Over the years, contracting officers have exhibited a promiscuous tendency to include non-Schedule items in GSA Schedule purchases. The many GSA Schedule procurements seeking $10,000 in Schedule items and $50,000 in non-Schedule “incidental” items did not go unnoticed by the OIG. The primary concern being that those $50,000 items should be properly competed – something that many agencies sought to avoid through their use of the Schedules program.
The practice also did not escape the notice of the Courts or the GAO. And in two quite notable cases – ATA Defense Industries, Inc. v. U.S., 38 Fed. Cl. 489 (1997) and Pyxis Corp., B-282469 et al., July 15, 1999, 99-2 CPD ¶ 18 – the Court and the GAO respectively ruled that included non-Schedule items in a Schedule purchase was a no-no (a time-honored legal phrase). More technically, the Court and the GAO ruled that the non-Schedule portion of a GSA Schedule order had to meet the same competition requirements that would have applied had the purchase been made outside of the Schedule context. In other words, if the Government wanted to add non-Schedule items to its Schedule purchase, it had to hold a competition – unless the non-Schedule items were below the micro-purchase (since there are no competition requirements for such purchases).
Since the time of ATA and Pyxis, the GAO has been a vigilant guardian of this Schedule/non-Schedule rule, sustaining protests time and again wherever it finds an agency trying to procure non-Schedule products through a Schedule procurement. See, e.g., T-L-C Sys., B-285687.2, Sept. 29, 2000, 2000 CPD ¶ 166, Symplicity Corp., B-291902, Apr. 29, 2003, 2003 CPD ¶ 89, Armed Forces Merchandise Outlet, Inc., B‑294281, Oct. 12, 2004, 2004 CPD ¶ 218. In March of this year, we learned that the GAO’s vigilance continues apace.

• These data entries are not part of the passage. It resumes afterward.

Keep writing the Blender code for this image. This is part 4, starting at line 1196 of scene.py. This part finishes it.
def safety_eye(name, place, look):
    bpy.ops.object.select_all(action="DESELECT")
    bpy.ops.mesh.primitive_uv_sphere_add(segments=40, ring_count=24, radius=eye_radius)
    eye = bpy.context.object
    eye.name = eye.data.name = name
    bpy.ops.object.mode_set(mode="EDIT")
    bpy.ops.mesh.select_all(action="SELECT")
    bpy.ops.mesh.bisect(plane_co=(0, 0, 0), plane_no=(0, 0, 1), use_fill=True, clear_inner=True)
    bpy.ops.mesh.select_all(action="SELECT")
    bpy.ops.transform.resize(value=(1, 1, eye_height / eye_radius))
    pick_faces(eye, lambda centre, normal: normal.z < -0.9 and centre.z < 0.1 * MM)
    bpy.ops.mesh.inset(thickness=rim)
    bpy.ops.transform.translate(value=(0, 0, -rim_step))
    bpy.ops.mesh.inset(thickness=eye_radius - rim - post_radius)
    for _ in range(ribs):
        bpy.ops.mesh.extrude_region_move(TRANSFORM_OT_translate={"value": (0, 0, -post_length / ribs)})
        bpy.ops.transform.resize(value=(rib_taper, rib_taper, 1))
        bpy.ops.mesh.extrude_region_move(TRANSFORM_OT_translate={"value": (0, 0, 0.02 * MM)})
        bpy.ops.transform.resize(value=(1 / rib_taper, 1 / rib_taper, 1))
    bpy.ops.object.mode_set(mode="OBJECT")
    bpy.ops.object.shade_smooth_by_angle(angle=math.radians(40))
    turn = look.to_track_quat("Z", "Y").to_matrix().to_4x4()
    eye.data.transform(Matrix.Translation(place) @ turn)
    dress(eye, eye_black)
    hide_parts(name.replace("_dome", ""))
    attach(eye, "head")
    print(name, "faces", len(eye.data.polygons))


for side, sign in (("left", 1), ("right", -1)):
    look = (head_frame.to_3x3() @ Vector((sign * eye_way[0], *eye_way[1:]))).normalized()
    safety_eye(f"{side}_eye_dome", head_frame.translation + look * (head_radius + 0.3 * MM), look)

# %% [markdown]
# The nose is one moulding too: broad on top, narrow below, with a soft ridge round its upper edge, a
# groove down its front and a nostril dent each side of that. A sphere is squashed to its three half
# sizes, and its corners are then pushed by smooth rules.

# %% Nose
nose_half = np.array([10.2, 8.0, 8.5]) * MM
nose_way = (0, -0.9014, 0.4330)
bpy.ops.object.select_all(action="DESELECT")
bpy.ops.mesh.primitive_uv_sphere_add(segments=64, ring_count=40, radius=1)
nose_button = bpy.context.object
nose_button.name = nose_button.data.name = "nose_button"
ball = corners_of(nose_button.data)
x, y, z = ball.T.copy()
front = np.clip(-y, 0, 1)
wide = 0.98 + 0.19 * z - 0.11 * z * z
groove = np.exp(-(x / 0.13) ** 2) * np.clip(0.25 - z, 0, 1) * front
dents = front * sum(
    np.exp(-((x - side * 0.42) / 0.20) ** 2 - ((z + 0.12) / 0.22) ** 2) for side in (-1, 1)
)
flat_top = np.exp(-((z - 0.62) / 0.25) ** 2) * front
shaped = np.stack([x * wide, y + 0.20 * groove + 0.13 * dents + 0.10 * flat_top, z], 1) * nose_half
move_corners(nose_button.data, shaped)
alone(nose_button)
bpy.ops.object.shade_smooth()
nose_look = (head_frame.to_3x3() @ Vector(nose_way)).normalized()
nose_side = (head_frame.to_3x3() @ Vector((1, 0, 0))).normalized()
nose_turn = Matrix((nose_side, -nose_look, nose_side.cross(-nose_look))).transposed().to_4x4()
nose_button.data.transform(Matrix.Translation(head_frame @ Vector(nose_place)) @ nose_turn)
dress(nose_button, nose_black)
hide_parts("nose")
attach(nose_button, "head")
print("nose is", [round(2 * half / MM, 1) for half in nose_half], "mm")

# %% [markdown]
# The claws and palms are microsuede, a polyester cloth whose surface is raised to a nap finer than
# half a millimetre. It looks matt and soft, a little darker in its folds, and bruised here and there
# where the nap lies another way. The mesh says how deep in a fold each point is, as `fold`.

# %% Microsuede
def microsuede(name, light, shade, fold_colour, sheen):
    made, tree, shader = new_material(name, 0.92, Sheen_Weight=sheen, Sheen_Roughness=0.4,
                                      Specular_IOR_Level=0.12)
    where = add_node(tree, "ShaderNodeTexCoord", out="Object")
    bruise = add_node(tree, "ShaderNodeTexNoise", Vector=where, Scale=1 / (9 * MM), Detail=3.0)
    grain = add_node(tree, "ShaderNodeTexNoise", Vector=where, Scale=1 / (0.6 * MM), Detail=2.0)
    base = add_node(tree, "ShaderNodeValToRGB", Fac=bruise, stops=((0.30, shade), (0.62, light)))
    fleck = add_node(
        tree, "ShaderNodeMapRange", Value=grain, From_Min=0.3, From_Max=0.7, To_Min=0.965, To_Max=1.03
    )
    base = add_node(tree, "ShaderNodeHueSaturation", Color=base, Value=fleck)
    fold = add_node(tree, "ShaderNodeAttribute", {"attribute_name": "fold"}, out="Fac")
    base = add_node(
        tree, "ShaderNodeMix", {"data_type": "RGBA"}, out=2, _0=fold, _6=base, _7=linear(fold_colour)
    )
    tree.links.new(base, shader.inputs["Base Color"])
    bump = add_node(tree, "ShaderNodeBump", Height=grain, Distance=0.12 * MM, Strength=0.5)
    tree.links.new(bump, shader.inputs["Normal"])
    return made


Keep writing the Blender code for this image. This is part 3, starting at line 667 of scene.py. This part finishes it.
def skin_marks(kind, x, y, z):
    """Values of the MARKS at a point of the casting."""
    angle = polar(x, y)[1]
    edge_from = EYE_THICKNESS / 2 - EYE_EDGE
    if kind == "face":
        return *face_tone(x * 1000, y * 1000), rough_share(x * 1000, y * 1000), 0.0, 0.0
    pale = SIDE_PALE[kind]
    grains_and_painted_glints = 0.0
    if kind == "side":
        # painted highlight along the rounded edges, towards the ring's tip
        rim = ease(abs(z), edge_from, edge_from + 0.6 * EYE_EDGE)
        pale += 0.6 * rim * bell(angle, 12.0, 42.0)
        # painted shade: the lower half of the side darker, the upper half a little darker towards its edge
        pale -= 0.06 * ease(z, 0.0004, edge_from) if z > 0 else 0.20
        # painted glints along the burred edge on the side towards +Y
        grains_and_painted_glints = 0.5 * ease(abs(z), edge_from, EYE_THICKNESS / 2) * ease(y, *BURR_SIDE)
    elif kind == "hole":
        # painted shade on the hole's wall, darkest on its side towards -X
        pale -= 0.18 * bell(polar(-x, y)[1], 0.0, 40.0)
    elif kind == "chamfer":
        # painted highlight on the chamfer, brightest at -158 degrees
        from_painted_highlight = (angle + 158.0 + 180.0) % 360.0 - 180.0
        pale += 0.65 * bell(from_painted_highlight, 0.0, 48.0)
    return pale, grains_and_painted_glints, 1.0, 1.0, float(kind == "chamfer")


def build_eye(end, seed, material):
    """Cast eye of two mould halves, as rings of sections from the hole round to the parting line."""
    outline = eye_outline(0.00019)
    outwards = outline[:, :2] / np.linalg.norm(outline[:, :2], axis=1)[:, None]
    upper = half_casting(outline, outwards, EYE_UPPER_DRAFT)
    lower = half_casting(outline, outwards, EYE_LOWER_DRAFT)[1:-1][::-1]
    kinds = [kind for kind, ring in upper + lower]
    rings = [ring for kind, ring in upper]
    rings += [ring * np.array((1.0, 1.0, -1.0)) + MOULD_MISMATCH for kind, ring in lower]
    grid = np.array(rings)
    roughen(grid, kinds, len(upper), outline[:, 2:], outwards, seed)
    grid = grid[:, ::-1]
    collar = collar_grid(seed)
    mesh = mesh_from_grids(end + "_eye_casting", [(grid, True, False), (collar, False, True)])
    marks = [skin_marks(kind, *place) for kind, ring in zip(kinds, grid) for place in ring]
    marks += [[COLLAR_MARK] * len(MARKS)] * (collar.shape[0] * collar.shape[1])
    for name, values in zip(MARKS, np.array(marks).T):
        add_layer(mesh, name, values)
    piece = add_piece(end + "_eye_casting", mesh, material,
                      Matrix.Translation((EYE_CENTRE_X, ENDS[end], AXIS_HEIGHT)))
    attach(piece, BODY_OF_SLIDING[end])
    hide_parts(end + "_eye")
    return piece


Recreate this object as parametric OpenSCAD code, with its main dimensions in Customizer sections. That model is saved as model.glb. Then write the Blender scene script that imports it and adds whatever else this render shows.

On March 15, 2010, the GAO issued its decision in Rapiscan Systems, Inc., B-401773.2, the latest in this long line of Schedule/non-Schedule cases. The case re-enforces the GAO’s view that the GSA Schedules program was not intended to shield the purchase of non-Schedule items from the FAR’s competition requirements. But Rapiscan went one step further than prior cases in that it provides significant insight into how the GAO views the micro-purchase threshold (currently set at $3,000) – that is, the dollar value at which the Government’s competition rules fully kick in.
Rapiscan involved a GSA Schedule procurement conducted by the Department of State for the purchase of gamma ray vehicle and cargo inspection systems. The solicitation (a Request for Quotations, or “RFQ”) limited participation to GSA Schedule vendors. Following award, Rapiscan Systems, Inc. (which did not win, obviously) challenged the award decision before the GAO. Rapiscan contended that the DOS improperly issued the purchase order to a contractor that did not offer every one of its items on its GSA Schedule. Specifically, Rapiscan argued that the awardee did not offer freight on its Schedule Contract.
In response to the protest, the Agency argued that the purchase of freight in this instance was permissible because it fell under the micro-purchase threshold. The facts at this point, however, get a bit complicated – and very relevant.
In its initial quotation, the awardee showed freight as an “open market” item, with a line item price of $6,832 – a sum above the micro-purchase threshold, obviously. In its revised quotation, however, the awardee discounted the freight charge by 100% – to $0. Accordingly, the Agency contended that the purchase of freight was permissible through a GSA Schedule procurement.
The awardee, however, also had stated in its revised quotation that the price for freight was “included in the unit price of” the primary Schedule item being purchased – a quite common turn of phrase among Government contractors. This language, however, coupled with the fact that the awardee had a price for freight in its initial proposal that was above $3,000, clearly concerned the GAO. Indeed, it led the GAO to conclude that the awardee’s $0 price for freight was “illusory.” In GAO’s view, it was no more than the “shifting of the initially quoted price” between line items. Having found the “real” price of freight to exceed the micro-purchase threshold, it was not a far leap to sustain the protest. According to the GAO, the “micro-purchase exception is a narrow one and was not intended as a means for vendors to provide non-FSS items as micro-purchase items . . . .”
Interestingly, there is much in the decision to suggest that the GAO would have come down differently had the awardee not stated that it “included the price” of freight elsewhere in its proposal. Finding evidence of a greater-than-$3,000 price for the non-Schedule item, however, the GAO was boxed in by its prior case law.
The GAO’s Rapiscan decision obviously supports the long-standing general rule that non-Schedule products may not be procured through GSA Schedule procedures. But it also demonstrates how the GAO will read between the lines (or line items, in this case) when assessing the price of a non-Schedule item.
The lesson here? We offer two. First, when offering a non-Schedule item in a Schedule procurement, keep it “micro.” Second, to paraphrase an ancient Buddhist proverb, “whatever words we utter, should be chosen with care.”